<<<<

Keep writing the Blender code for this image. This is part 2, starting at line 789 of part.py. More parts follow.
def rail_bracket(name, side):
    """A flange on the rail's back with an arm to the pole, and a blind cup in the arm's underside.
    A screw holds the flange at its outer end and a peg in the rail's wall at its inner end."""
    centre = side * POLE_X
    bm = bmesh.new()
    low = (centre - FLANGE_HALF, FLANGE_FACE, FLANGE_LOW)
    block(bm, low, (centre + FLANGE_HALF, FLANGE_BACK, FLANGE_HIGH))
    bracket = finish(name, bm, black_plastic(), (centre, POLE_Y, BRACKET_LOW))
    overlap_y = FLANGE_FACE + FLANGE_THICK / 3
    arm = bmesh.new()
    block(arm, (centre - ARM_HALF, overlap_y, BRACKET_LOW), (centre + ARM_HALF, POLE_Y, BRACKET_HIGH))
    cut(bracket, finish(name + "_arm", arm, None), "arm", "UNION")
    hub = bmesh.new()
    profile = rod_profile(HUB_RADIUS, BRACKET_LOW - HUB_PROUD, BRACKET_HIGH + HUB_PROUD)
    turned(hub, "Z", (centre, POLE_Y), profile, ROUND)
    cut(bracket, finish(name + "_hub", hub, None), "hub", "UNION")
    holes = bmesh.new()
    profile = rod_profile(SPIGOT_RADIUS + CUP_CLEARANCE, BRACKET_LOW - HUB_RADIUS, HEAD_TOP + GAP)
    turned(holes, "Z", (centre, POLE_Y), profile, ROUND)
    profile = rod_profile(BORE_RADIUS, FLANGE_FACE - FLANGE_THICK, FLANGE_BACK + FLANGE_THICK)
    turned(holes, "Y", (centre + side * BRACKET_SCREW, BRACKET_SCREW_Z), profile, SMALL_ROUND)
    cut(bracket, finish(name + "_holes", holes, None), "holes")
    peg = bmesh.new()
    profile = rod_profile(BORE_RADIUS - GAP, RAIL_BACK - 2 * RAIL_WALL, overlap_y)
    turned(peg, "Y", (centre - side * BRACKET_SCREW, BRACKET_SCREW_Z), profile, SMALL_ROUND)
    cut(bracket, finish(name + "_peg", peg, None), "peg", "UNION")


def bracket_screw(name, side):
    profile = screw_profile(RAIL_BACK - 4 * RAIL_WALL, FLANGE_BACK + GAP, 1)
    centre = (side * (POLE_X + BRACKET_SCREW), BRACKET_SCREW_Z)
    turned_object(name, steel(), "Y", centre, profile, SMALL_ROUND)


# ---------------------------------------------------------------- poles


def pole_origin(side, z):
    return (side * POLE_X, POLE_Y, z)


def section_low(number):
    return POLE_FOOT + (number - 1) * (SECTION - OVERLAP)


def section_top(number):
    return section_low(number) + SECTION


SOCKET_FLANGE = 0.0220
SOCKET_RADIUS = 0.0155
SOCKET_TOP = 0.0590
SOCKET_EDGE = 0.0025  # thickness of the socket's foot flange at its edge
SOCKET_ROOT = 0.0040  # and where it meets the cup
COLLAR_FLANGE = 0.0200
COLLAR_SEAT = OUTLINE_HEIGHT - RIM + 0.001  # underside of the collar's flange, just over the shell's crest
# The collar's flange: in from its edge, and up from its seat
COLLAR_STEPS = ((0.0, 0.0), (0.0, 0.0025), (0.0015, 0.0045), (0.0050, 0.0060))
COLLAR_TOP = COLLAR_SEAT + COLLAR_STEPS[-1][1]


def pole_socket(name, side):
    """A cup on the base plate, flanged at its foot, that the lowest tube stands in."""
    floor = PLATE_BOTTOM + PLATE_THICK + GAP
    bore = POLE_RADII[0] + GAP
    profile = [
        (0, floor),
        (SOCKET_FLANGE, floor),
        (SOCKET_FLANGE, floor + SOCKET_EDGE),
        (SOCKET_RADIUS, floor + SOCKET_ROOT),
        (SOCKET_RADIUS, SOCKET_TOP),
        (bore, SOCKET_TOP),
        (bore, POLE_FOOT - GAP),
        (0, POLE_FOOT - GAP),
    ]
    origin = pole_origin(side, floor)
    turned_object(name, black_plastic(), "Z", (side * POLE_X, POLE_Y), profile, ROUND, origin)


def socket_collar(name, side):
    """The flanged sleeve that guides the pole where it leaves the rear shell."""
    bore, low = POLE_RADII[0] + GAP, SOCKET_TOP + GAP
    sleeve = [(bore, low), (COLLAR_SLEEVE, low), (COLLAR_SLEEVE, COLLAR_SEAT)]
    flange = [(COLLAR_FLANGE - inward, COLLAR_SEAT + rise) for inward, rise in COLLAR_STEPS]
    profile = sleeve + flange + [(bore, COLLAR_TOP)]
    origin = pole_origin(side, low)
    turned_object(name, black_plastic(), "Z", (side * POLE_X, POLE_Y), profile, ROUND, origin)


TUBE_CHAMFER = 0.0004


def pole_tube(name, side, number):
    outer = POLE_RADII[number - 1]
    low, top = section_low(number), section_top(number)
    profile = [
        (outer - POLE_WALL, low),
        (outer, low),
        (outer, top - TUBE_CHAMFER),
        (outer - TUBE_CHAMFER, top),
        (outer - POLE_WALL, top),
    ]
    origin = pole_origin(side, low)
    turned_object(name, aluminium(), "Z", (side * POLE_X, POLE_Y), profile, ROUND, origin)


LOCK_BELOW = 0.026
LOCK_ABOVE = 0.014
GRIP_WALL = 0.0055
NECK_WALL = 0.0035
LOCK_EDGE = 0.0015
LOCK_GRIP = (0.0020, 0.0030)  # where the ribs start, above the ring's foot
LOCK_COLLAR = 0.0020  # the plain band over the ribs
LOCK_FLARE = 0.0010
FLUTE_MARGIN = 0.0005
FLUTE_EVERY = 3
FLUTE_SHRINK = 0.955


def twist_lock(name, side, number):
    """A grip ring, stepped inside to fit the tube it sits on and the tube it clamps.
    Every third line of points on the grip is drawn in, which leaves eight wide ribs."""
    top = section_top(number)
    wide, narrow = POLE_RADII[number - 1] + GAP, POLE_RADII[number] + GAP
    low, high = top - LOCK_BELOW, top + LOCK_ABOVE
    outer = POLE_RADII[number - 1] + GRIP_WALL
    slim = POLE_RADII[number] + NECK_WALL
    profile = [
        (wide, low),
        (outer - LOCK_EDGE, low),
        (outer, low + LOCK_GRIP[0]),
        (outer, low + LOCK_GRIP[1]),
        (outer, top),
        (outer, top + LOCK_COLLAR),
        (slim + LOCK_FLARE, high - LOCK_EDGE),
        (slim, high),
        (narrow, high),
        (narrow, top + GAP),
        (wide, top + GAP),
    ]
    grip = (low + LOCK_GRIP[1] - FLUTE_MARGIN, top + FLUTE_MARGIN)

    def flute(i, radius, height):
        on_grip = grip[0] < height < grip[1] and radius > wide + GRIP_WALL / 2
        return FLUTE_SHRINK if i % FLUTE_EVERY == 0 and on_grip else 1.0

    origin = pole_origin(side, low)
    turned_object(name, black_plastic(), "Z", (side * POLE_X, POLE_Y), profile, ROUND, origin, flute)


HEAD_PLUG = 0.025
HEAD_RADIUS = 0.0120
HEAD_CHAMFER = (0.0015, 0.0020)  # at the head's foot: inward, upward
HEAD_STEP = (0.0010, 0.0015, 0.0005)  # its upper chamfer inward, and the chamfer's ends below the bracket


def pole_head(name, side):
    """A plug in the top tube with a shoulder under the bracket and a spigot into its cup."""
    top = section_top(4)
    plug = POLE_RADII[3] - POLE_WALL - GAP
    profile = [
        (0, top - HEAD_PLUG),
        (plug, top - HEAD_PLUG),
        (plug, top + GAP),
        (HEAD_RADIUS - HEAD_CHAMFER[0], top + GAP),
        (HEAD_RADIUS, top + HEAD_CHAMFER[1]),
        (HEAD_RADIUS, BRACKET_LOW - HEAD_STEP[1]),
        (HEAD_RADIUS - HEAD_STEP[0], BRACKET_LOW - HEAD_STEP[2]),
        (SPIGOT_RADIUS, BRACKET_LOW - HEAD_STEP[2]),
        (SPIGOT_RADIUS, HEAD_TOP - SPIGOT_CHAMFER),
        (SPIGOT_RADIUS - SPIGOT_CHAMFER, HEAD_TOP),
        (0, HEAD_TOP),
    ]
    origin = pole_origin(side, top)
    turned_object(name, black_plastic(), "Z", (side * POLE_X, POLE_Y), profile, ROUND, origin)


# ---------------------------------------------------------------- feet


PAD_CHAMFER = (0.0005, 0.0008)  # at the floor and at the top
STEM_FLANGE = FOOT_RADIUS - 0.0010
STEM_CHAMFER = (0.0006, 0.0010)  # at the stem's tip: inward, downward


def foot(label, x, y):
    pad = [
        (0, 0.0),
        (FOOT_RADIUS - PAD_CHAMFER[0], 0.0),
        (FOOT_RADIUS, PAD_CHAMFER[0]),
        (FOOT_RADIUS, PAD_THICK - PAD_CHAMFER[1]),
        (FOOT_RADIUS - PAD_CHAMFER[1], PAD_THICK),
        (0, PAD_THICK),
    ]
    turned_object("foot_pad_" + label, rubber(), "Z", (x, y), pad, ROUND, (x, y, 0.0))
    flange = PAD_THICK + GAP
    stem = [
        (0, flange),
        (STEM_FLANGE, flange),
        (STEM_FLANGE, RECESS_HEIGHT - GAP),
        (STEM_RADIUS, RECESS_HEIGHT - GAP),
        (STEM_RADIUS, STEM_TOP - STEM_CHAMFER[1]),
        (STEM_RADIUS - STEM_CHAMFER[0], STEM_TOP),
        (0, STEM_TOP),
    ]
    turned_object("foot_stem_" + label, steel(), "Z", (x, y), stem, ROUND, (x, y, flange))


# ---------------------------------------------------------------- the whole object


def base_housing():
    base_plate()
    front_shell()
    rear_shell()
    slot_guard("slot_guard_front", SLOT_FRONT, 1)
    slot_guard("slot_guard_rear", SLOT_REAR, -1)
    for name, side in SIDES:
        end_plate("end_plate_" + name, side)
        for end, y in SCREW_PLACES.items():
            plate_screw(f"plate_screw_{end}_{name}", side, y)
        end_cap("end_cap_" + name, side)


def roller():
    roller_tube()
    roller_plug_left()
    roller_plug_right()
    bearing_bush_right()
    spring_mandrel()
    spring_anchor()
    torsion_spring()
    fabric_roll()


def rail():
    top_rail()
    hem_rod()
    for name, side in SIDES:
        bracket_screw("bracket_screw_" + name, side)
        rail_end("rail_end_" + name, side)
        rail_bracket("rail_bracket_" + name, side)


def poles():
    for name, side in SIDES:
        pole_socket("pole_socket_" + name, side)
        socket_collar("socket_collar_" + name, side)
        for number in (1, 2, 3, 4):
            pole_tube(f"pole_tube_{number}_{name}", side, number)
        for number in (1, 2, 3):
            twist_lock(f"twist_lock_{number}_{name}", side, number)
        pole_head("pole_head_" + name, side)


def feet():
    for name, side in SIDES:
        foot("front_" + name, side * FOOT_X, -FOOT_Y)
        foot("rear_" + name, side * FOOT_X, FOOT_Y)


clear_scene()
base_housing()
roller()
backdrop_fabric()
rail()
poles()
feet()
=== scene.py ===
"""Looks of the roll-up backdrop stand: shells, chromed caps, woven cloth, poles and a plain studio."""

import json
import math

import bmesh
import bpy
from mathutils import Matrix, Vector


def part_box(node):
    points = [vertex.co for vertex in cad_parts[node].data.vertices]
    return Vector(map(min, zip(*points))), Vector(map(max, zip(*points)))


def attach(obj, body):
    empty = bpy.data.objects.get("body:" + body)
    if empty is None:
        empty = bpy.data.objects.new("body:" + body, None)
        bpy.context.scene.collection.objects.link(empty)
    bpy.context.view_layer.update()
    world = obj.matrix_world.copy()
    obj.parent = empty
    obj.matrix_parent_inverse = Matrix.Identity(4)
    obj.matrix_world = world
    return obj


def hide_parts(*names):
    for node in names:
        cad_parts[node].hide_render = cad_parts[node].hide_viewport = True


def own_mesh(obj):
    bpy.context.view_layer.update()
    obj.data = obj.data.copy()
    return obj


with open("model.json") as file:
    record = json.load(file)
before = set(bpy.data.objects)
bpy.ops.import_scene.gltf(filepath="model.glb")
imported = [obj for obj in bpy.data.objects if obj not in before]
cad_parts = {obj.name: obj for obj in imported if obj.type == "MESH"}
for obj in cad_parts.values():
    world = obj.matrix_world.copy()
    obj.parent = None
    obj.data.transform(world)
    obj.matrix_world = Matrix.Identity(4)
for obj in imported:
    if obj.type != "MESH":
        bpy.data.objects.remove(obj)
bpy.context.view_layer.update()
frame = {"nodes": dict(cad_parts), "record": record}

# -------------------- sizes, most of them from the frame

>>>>
<<<<

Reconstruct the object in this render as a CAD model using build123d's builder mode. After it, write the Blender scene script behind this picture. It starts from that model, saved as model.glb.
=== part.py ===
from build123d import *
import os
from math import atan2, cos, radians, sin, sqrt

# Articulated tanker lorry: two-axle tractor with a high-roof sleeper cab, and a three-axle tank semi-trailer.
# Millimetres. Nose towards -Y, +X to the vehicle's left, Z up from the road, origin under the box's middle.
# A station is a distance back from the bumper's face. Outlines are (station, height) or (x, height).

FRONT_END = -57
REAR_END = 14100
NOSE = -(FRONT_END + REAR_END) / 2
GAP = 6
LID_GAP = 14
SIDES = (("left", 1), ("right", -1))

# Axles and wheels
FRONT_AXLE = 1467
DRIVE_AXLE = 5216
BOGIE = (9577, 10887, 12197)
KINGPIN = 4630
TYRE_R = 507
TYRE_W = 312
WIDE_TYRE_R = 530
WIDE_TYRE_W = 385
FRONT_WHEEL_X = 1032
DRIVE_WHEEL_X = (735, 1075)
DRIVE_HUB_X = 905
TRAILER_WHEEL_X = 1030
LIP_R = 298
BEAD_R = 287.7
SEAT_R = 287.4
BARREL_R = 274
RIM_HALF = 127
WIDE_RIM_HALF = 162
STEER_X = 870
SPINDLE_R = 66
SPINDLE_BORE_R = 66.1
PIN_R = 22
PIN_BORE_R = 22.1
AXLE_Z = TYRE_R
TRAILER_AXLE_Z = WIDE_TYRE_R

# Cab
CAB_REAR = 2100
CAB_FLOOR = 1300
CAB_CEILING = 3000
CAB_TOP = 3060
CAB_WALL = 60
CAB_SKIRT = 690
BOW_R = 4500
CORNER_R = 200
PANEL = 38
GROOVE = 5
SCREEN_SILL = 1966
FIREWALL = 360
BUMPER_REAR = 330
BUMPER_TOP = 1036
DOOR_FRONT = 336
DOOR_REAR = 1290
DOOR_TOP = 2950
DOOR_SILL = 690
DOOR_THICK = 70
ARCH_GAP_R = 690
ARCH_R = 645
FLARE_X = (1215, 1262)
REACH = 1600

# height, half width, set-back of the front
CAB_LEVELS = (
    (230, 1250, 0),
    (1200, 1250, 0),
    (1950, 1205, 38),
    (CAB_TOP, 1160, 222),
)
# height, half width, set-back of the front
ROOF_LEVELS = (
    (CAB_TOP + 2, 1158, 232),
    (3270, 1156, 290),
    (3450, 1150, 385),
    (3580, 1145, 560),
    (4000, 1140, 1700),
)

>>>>

GIVEN EXERCISE:
Count the lines in the entries that hold the word "before", and give nothing but the total.

EXERCISE ANSWER:
2